■ **AIM**
Reproduce the span that opens at the line containing "empty = bpy.data.objects.new(name, None)" and closes at the line containing "obj.matrix_world = Matrix.Identity(4)", both lines included, without alteration and without any other line.

■ **INFORMATION PROVIDED**
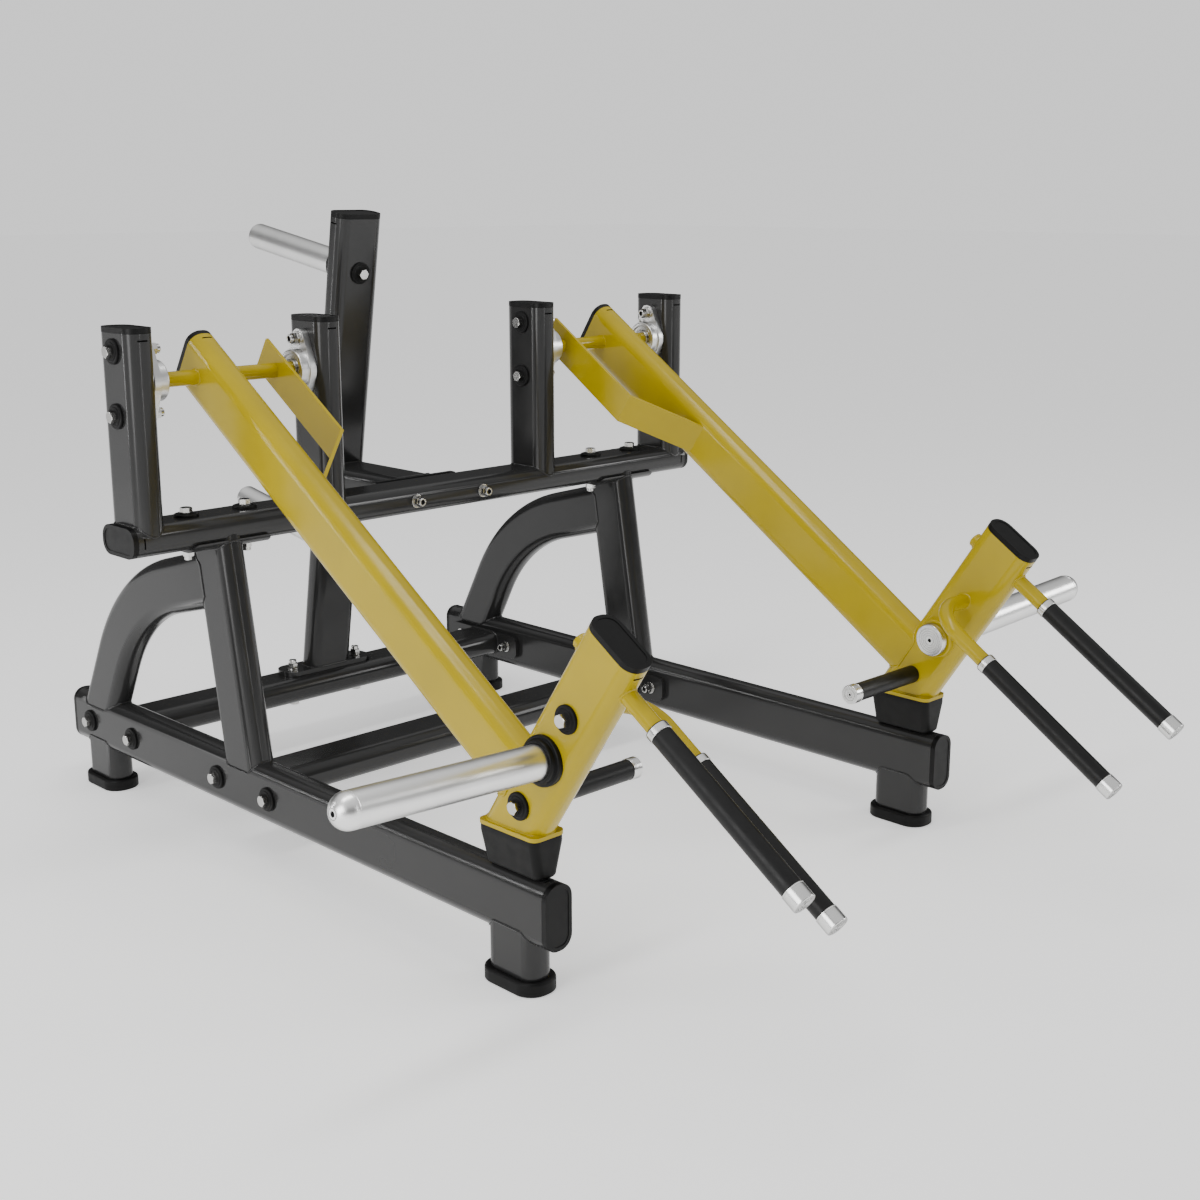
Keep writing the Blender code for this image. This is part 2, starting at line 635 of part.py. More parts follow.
def build_frame():
    both_sides(side_frame(), "side_frame", FRAME_PAINT)
    finish(upper_frame(), "upper_frame", FRAME_PAINT)
    finish(crossmember(FRONT_CROSS_Y), "front_crossmember", FRAME_PAINT)
    finish(rear_crossmember(), "rear_crossmember", FRAME_PAINT)
    finish(storage_post(), "storage_post", FRAME_PAINT)
    for level, z in STORAGE_ZS.items():
        finish(storage_horn(z), "storage_horn_" + level, CHROME)
        finish(storage_collar(z), "storage_horn_collar_" + level, PLASTIC)
    for end, y, outward in (("front", RAIL_FRONT_Y + CAP, -1), ("rear", RAIL_REAR_Y - CAP, 1)):
        both_sides(end_cap((RAIL_X, y, RAIL_Z), Y_AXIS * outward, Z_AXIS), "rail_cap_" + end, PLASTIC)
    both_sides(end_cap((BEAM_HALF - CAP, PIVOT_Y, BEAM_Z), X_AXIS, Y_AXIS), "beam_cap", PLASTIC)
    for place, x in zip(("inner", "outer"), UPRIGHT_XS):
        cap = end_cap((x, PIVOT_Y, UPRIGHT_TOP - CAP), Z_AXIS, Y_AXIS)
        both_sides(cap, "upright_cap_" + place, PLASTIC)
    up = Vector((0, -math.sin(POST_LEAN), math.cos(POST_LEAN)))
    finish(end_cap(post_point(POST_TOP) - up * CAP, up, X_AXIS), "post_cap", PLASTIC)
    for end, leg_y in zip(("front", "rear"), LEG_YS):
        both_sides(rubber_foot(leg_y), "foot_" + end, RUBBER)
    inner_face = UPRIGHT_XS[0] + TUBE_THIN / 2
    outer_face = UPRIGHT_XS[1] - TUBE_THIN / 2
    both_sides(bearing_housing(inner_face, 1), "bearing_housing_inner", CAST)
    both_sides(bearing_housing(outer_face, -1), "bearing_housing_outer", CAST)
    beam_top = BEAM_Z + TUBE_THIN / 2
    clamp = TUBE_THIN + SADDLE_PLATE + GAP
    for place, offset in (("inner", -SADDLE_BOLT_OFFSET), ("outer", SADDLE_BOLT_OFFSET)):
        bolt = through_bolt((RAIL_X + offset, PIVOT_Y, beam_top), -Z_AXIS, clamp, 0.019)
        both_sides(bolt, "saddle_bolt_" + place, ZINC)
    cross_bottom = RAIL_Z - TUBE_THIN / 2
    clamp = TUBE_THIN + POST_FLANGE[2] + GAP
    bolt = through_bolt((POST_BOLT[0], POST_BOLT[1], cross_bottom), Z_AXIS, clamp, 0.017)
    both_sides(bolt, "post_base_bolt", ZINC)


# ---------------------------------------------------------------- lever arms, in arm axes, +X side

def arm_point(x, u, w):
    """Arm axes: +Y points back along the arm, so a forward distance u is -y."""
    return Vector((x, -u, w))


def world_to_arm():
    """Turns a world placement into arm axes at rest."""
    rest = Matrix.Translation((0, PIVOT_Y, PIVOT_Z)) @ Matrix.Rotation(ARM_ANGLE, 4, "X")
    return rest.inverted()


def gusset():
    """Flat bar bent in plan: along the shaft's middle, then a diagonal to the arm tube's inner face."""
    end_x = ARM_X - TUBE_THIN / 2
    run = Vector((end_x - GUSSET_X, GUSSET_END_U - GUSSET_BEND_U)).normalized()
    outward = Vector((run.y, -run.x)) * GUSSET_PLATE
    bend = Vector((GUSSET_X, GUSSET_BEND_U))
    end = Vector((end_x, GUSSET_END_U))
    inside_bend = Vector((GUSSET_X + GUSSET_PLATE, GUSSET_BEND_U - GUSSET_PLATE * (1 - run.y) / run.x))
    tip = end + run * 0.002
    outline = [(GUSSET_X, GUSSET_REAR_U), (bend.x, bend.y), (tip.x, tip.y),
               (tip.x + outward.x, tip.y + outward.y), (inside_bend.x, inside_bend.y),
               (GUSSET_X + GUSSET_PLATE, GUSSET_REAR_U)]
    middle = (GUSSET_W[0] + GUSSET_W[1]) / 2
    flat = [(x, -u) for x, u in outline]
    return slab(flat, GUSSET_W[1] - GUSSET_W[0], Matrix.Translation((0, 0, middle)))


def horn_axis():
    """Placement at the handle tube's centre whose +Z runs outwards along the plate horn."""
    along = Vector((math.cos(HORN_TILT), 0, math.sin(HORN_TILT)))
    return axes_at(arm_point(ARM_X, HANDLE_U, HORN_W), along, Y_AXIS)


def rest_plate():
    thickness = REST_PLATE[2]
    centre = Vector((ARM_X, REST_PLATE_Y, REST_PLATE_Z + thickness / 2))
    outline = rounded(REST_PLATE[0], REST_PLATE[1], REST_PLATE_CORNER)
    return slab(outline, thickness, world_to_arm() @ Matrix.Translation(centre))


def below_plate():
    """Everything under the middle of the rest plate, to trim the handle tube's foot."""
    low = Vector((ARM_X - 0.1, REST_PLATE_Y - 0.2, REST_PLATE_Z - 0.3))
    high = Vector((ARM_X + 0.1, REST_PLATE_Y + 0.2, REST_PLATE_Z + REST_PLATE[2] / 2))
    block = box(low, high)
    block.matrix_world = world_to_arm()
    return as_solid(block)


def arm_weldment():
    """Arm tube, handle tube, gusset, rest plate, horn boss and straight handle bar."""
    rear = arm_point(ARM_X, ARM_REAR_U + CAP, ARM_W)
    joint = arm_point(ARM_X, HANDLE_U, ARM_W)
    arm_outer = bar(tube_outline(JOINED_THIN), rear, joint, Z_AXIS)
    arm_inner = bar(tube_hole(JOINED_THIN), rear + Y_AXIS * OPEN_END, joint, Z_AXIS)
    top = arm_point(ARM_X, HANDLE_U, HANDLE_TOP_W - CAP)
    foot = arm_point(ARM_X, HANDLE_U, -0.13)
    handle_outer = bar(tube_outline(), foot, top, Y_AXIS)
    handle_inner = bar(tube_hole(), foot, top + Z_AXIS * OPEN_END, Y_AXIS)
    outer = cut(unite(arm_outer, handle_outer), below_plate())
    frame = cut(outer, unite(arm_inner, handle_inner))
    axis = horn_axis()
    boss_end = axis @ Vector((0, 0, -HORN_BOSS[1]))
    boss = rod(HORN_BOSS[0], boss_end, axis @ Vector((0, 0, -HORN_BOSS_ROOT)), 20)
    straight_end = STRAIGHT_GRIP[1] - GRIP_CAP / 2
    straight = rod(BAR_R, arm_point(ARM_X, STRAIGHT_REAR_U, STRAIGHT_W),
                   arm_point(ARM_X, straight_end, STRAIGHT_W))
    frame = unite(frame, rest_plate(), gusset(), boss, straight)
    shaft_hole = rod(SHAFT_R + BORE_CLEAR, (GUSSET_X - 0.05, 0, 0), (ARM_X + 0.05, 0, 0))
    spindle_ends = [axis @ Vector((0, 0, reach)) for reach in (-0.06, 0.06)]
    spindle_hole = rod(HORN_SPINDLE_R + BORE_CLEAR, *spindle_ends)
    return cut(frame, shaft_hole, spindle_hole)


def pivot_shaft():
    """Shaft between the two bearings, with the bearings' inner rings on its ends."""
    inner_end = UPRIGHT_XS[0] + TUBE_THIN / 2 + 0.0008
    outer_end = UPRIGHT_XS[1] - TUBE_THIN / 2 - 0.0008
    length = outer_end - inner_end
    profile = [(0, length), (RING_R, length), (RING_R, length - RING_DEPTH), (SHAFT_R, length - RING_DEPTH),
               (SHAFT_R, RING_DEPTH), (RING_R, RING_DEPTH), (RING_R, 0), (0, 0)]
    return turned(profile, axes_at((inner_end, 0, 0), X_AXIS, Y_AXIS))


def plate_horn():
    """Sleeve with a domed end, its spindle through the handle tube, and the disc that retains it."""
    dome = [(SLEEVE_R * math.sin(a), HORN_END + SLEEVE_R * math.cos(a))
            for a in [math.pi / 2 * step / 6 for step in range(7)]]
    disc_r, disc_near, disc_far = HORN_DISC
    edge = 0.002
    profile = dome + [(SLEEVE_R, HORN_START), (HORN_SPINDLE_R, HORN_START), (HORN_SPINDLE_R, -disc_near),
                      (disc_r, -disc_near), (disc_r, -disc_far + edge), (disc_r - edge, -disc_far),
                      (0, -disc_far)]
    return turned(profile, horn_axis())


def bumper():
    """Rubber block under the rest plate, tapering down to the top of the rail."""
    top = REST_PLATE_Z - GAP
    bottom = RAIL_Z + TUBE_WIDE / 2 + 0.0005
    waist = (top + bottom) / 2
    block = slab(rounded(*BUMPER_TOP, BUMPER_CORNER), top - bottom, Matrix.Translation((0, 0, waist)))
    for vertex in block.data.vertices:
        if vertex.co.z < waist:
            vertex.co.x *= BUMPER_BASE[0] / BUMPER_TOP[0]
            vertex.co.y *= BUMPER_BASE[1] / BUMPER_TOP[1]
    block.matrix_world = world_to_arm() @ Matrix.Translation((ARM_X, REST_PLATE_Y, 0))
    return as_solid(block)


def grip(span, cap_length=GRIP_CAP, ring_length=GRIP_RING):
    """Profile of a closed-end grip: stop ring, soft sleeve and end cap, from span[0] to span[1]."""
    start, end = span
    bore = BAR_R + BORE_CLEAR
    floor = end - cap_length / 2 + 2 * GAP
    edge = 0.002
    return [(0, end), (GRIP_CAP_R - edge, end), (GRIP_CAP_R, end - edge), (GRIP_CAP_R, end - cap_length),
            (GRIP_R, end - cap_length), (GRIP_R, start + ring_length), (GRIP_CAP_R, start + ring_length),
            (GRIP_CAP_R, start), (bore, start), (bore, floor), (0, floor)]


def curved_handle():
    """Round bar square out of the handle tube's inner face, bent forward along the arm."""
    curve = bpy.data.curves.new("curved_handle", "CURVE")
    curve.dimensions = "3D"
    curve.bevel_depth = BAR_R
    curve.bevel_resolution = 4
    curve.use_fill_caps = True
    face_x = ARM_X - TUBE_THIN / 2 - GAP
    centre = (CURVED_X + CURVED_BEND, HANDLE_U + CURVED_BEND)
    bend = arc_points(centre, CURVED_BEND, -math.pi / 2, -math.pi / 2, 8)
    end_u = CURVED_GRIP[1] - GRIP_CAP / 2
    route = [(face_x, HANDLE_U)] + bend + [(CURVED_X, end_u)]
    spline = curve.splines.new("POLY")
    spline.points.add(len(route) - 1)
    for point, (x, u) in zip(spline.points, route):
        point.co = (*arm_point(x, u, CURVED_W), 1)
    obj = bpy.data.objects.new("curved_handle", curve)
    machine.objects.link(obj)
    return as_solid(obj)


def peg():
    face_x = ARM_X - TUBE_THIN / 2 - GAP
    return rod(BAR_R, (face_x, -HANDLE_U, PEG_W), (PEG_TIP_X + PEG_CAP / 2, -HANDLE_U, PEG_W))


def grips():
    """The three closed-end grips, by name."""
    straight = axes_at(arm_point(ARM_X, 0, STRAIGHT_W), -Y_AXIS, X_AXIS)
    curved = axes_at(arm_point(CURVED_X, 0, CURVED_W), -Y_AXIS, X_AXIS)
    peg_root = ARM_X - TUBE_THIN / 2 - 2 * GAP
    sideways = axes_at(arm_point(peg_root, HANDLE_U, PEG_W), -X_AXIS, Y_AXIS)
    return {
        "straight_grip": turned(grip(STRAIGHT_GRIP), straight),
        "curved_grip": turned(grip(CURVED_GRIP), curved),
        "peg_grip": turned(grip((0, peg_root - PEG_TIP_X), PEG_CAP, 0.002), sideways),
    }


def build_arms(parents):
    both_sides(arm_weldment(), "lever_arm", ARM_PAINT, parents)
    both_sides(pivot_shaft(), "pivot_shaft", ARM_PAINT, parents)
    rear = arm_point(ARM_X, ARM_REAR_U + CAP, ARM_W)
    both_sides(end_cap(rear, Y_AXIS, Z_AXIS, JOINED_THIN), "arm_rear_cap", PLASTIC, parents)
    top = arm_point(ARM_X, HANDLE_U, HANDLE_TOP_W - CAP)
    both_sides(end_cap(top, Z_AXIS, Y_AXIS), "handle_tube_cap", PLASTIC, parents)
    both_sides(bumper(), "bumper", RUBBER, parents)
    both_sides(plate_horn(), "plate_horn", CHROME, parents)
    collar = ring(HORN_SPINDLE_R + BORE_CLEAR, COLLAR_R, *HORN_COLLAR, horn_axis())
    both_sides(collar, "plate_horn_collar", PLASTIC, parents)
    both_sides(curved_handle(), "curved_handle", ARM_PAINT, parents)
    both_sides(peg(), "peg", ARM_PAINT, parents)
    for name, made in grips().items():
        both_sides(made, name, RUBBER, parents)


def pivot_empty(name):
    """Empty on the pivot axis that carries one arm at its rest angle."""
    empty = bpy.data.objects.new(name, None)
    empty.location = (0, PIVOT_Y, PIVOT_Z)
    empty.rotation_euler = (ARM_ANGLE, 0, 0)
    machine.objects.link(empty)
    return empty


build_frame()
build_arms((pivot_empty("right_arm_axis"), pivot_empty("left_arm_axis")))
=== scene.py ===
"""Looks of the two-arm lever squat machine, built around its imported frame.

Metres, in the frame's axes: +Y towards the storage post, +X to the right of a user who faces the
post, +Z up.
Pieces that swing are modelled in arm axes (origin on the pivot, +Y back along the arm, +Z square
to it) for the right arm, placed at the arm's rest angle, and mirrored for the left arm.
"""

import json
from math import acos, cos, pi, radians, sin, tan

import bmesh
import bpy
from mathutils import Matrix, Vector
from mathutils.bvhtree import BVHTree

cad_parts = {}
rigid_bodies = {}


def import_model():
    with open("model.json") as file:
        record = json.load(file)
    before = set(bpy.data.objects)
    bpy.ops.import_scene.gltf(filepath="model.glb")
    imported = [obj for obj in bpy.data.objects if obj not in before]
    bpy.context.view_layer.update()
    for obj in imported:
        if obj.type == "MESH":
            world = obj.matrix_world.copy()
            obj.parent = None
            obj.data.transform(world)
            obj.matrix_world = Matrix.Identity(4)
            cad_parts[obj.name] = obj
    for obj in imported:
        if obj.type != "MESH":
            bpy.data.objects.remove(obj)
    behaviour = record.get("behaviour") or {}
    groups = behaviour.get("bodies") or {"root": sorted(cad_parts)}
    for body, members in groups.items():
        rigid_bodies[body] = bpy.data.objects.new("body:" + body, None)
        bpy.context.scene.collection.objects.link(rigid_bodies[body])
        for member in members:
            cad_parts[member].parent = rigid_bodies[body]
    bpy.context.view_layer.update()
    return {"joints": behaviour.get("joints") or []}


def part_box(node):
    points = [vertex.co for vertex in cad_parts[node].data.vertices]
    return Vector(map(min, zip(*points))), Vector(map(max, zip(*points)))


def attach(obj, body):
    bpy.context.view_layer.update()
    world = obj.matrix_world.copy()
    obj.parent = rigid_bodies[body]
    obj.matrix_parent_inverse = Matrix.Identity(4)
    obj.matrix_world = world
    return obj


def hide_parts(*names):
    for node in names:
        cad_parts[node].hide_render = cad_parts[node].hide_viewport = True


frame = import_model()

X_AXIS = Vector((1, 0, 0))
Y_AXIS = Vector((0, 1, 0))
Z_AXIS = Vector((0, 0, 1))


def middle(node):
    low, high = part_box(node)
    return (low + high) / 2


# ------------ dimensions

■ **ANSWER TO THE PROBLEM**
    empty = bpy.data.objects.new(name, None)
    empty.location = (0, PIVOT_Y, PIVOT_Z)
    empty.rotation_euler = (ARM_ANGLE, 0, 0)
    machine.objects.link(empty)
    return empty


build_frame()
build_arms((pivot_empty("right_arm_axis"), pivot_empty("left_arm_axis")))
=== scene.py ===
"""Looks of the two-arm lever squat machine, built around its imported frame.

Metres, in the frame's axes: +Y towards the storage post, +X to the right of a user who faces the
post, +Z up.
Pieces that swing are modelled in arm axes (origin on the pivot, +Y back along the arm, +Z square
to it) for the right arm, placed at the arm's rest angle, and mirrored for the left arm.
"""

import json
from math import acos, cos, pi, radians, sin, tan

import bmesh
import bpy
from mathutils import Matrix, Vector
from mathutils.bvhtree import BVHTree

cad_parts = {}
rigid_bodies = {}


def import_model():
    with open("model.json") as file:
        record = json.load(file)
    before = set(bpy.data.objects)
    bpy.ops.import_scene.gltf(filepath="model.glb")
    imported = [obj for obj in bpy.data.objects if obj not in before]
    bpy.context.view_layer.update()
    for obj in imported:
        if obj.type == "MESH":
            world = obj.matrix_world.copy()
            obj.parent = None
            obj.data.transform(world)
            obj.matrix_world = Matrix.Identity(4)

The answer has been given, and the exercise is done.